Стивен Крейн, как всякий художник, стремится создать образ — обобщение. И не случайно снова встает уподобление статуям, на этот раз не надгробным, а величественным, античным. И, конечно, не случайно воспоминания о естественном состоянии ассоциируются с индейскими вождями, «естественными людьми» американского материка. С одной стороны, Крейн как бы обращается к стилистике Возрождения, когда обнаженное человеческое тело выступало как символ человеческого вообще. С другой стороны, он заставляет вспоминать традицию американской литературы от Купера до Брет Гарта.
Тема естественного человека, звучавшая как идеал в литературе американского Просвещения и аболиционизма, у Крейна встает уже как разрушенная иллюзия, остаточная метафора, подчеркивающая крушение идей буржуазной демократии.
Таким образом, отзвуки просветительской идеологии, всегда очень сильные в Америке, сказываются и у Крейна.

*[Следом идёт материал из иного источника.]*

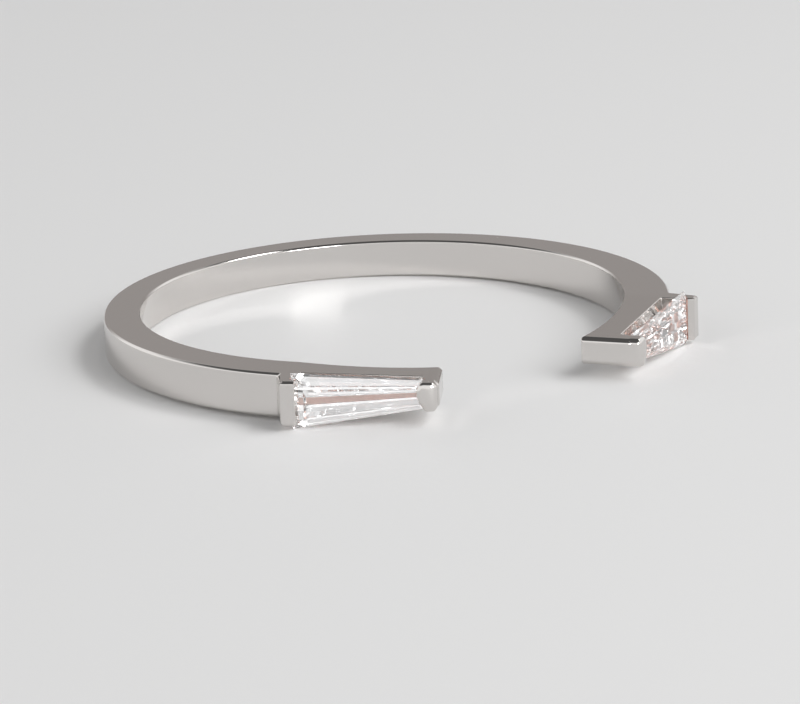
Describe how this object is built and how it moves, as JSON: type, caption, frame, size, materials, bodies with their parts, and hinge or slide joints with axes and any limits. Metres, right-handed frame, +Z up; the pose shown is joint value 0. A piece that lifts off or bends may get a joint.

Братство людей, их подобие, уничтоженное только внешними признаками — одеждой, — основная мысль не только для Крейна, но, например, и для Марка Твена в «Принце и нищем».
По существу, люди одни и те же, природа создала их равными и прекрасными. Современная буржуазная цивилизация наложила на них отпечаток неравенства и отверженности. Крейн не развертывает этой темы. Развернуто о ней говорили другие. Для него это — общезначимый элемент нового художественного языка.
Рассказ «На тему о нищете» завершается могучим аккордом, раскрывающим причину человеческого неравенства и отверженности.
«А позади сурово высилась равнодушная серая громада зданий. Она казалась ему символом страны, которая вздымала над облаками свою царственную голову, не удостаивая взглядом землю и в величии своих стремлений не замечая обездоленных, копошащихся у ее ног. В гуле города ему слышался лепет каких-то неведомых голосов. Это звенели деньги. Это был голос, в котором воплотились надежды города, но они были не для него.
Он чувствовал себя отщепенцем, и в глазах его, блестевших из-под полей низко надвинутой шляпы, появилось виноватое выражение, словно это чувство было равносильно преступлению».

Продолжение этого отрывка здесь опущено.